- [WHAT IS ASKED]: From the first line of the data through the line containing "const TOE_DEPTH = 0.3;", return each line exactly.

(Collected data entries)
* * *

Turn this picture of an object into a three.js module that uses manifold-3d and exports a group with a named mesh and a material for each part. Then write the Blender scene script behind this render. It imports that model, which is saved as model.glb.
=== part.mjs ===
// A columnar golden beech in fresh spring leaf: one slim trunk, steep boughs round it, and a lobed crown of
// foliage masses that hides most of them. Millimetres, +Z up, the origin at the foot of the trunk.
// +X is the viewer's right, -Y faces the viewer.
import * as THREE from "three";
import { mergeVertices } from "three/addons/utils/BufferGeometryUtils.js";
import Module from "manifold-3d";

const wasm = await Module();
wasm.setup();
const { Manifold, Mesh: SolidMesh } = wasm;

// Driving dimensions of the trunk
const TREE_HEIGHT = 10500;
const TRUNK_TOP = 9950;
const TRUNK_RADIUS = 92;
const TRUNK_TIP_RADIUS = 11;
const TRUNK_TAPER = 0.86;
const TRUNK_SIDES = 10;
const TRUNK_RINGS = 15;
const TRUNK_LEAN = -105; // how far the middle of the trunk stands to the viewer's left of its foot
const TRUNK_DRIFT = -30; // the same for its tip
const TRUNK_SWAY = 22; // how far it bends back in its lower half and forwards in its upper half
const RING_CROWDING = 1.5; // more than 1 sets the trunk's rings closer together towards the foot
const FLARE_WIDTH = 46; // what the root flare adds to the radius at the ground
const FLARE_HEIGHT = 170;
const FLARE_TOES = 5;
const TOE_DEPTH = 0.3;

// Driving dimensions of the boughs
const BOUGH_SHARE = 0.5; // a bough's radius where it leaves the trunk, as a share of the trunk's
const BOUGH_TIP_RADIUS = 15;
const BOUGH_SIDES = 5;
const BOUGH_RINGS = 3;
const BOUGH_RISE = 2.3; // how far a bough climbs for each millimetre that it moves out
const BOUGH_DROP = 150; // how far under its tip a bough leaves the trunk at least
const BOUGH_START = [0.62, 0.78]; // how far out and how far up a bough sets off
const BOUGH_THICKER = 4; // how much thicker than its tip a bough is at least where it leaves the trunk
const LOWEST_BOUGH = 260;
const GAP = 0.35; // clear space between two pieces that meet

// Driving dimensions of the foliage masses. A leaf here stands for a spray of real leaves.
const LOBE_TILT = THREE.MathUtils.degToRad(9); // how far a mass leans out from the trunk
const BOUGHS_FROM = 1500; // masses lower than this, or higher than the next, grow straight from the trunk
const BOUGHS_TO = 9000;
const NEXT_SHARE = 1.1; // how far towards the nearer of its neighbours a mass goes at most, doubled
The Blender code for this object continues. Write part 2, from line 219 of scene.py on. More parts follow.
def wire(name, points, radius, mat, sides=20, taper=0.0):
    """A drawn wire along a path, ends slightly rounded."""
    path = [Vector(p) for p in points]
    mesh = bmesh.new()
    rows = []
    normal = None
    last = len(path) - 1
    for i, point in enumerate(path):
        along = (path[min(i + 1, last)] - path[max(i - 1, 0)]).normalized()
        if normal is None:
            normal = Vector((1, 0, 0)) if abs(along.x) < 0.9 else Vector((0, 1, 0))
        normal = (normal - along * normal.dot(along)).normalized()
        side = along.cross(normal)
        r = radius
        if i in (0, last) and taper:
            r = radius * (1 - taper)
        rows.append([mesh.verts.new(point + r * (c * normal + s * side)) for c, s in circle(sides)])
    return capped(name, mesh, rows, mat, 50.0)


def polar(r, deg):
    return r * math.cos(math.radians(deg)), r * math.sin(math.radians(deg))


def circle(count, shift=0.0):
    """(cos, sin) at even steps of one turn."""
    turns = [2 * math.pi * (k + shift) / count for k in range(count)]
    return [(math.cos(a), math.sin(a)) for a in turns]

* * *

- [SOLUTION FOR THIS TASK]:
Turn this picture of an object into a three.js module that uses manifold-3d and exports a group with a named mesh and a material for each part. Then write the Blender scene script behind this render. It imports that model, which is saved as model.glb.
=== part.mjs ===
// A columnar golden beech in fresh spring leaf: one slim trunk, steep boughs round it, and a lobed crown of
// foliage masses that hides most of them. Millimetres, +Z up, the origin at the foot of the trunk.
// +X is the viewer's right, -Y faces the viewer.
import * as THREE from "three";
import { mergeVertices } from "three/addons/utils/BufferGeometryUtils.js";
import Module from "manifold-3d";

const wasm = await Module();
wasm.setup();
const { Manifold, Mesh: SolidMesh } = wasm;

// Driving dimensions of the trunk
const TREE_HEIGHT = 10500;
const TRUNK_TOP = 9950;
const TRUNK_RADIUS = 92;
const TRUNK_TIP_RADIUS = 11;
const TRUNK_TAPER = 0.86;
const TRUNK_SIDES = 10;
const TRUNK_RINGS = 15;
const TRUNK_LEAN = -105; // how far the middle of the trunk stands to the viewer's left of its foot
const TRUNK_DRIFT = -30; // the same for its tip
const TRUNK_SWAY = 22; // how far it bends back in its lower half and forwards in its upper half
const RING_CROWDING = 1.5; // more than 1 sets the trunk's rings closer together towards the foot
const FLARE_WIDTH = 46; // what the root flare adds to the radius at the ground
const FLARE_HEIGHT = 170;
const FLARE_TOES = 5;
const TOE_DEPTH = 0.3;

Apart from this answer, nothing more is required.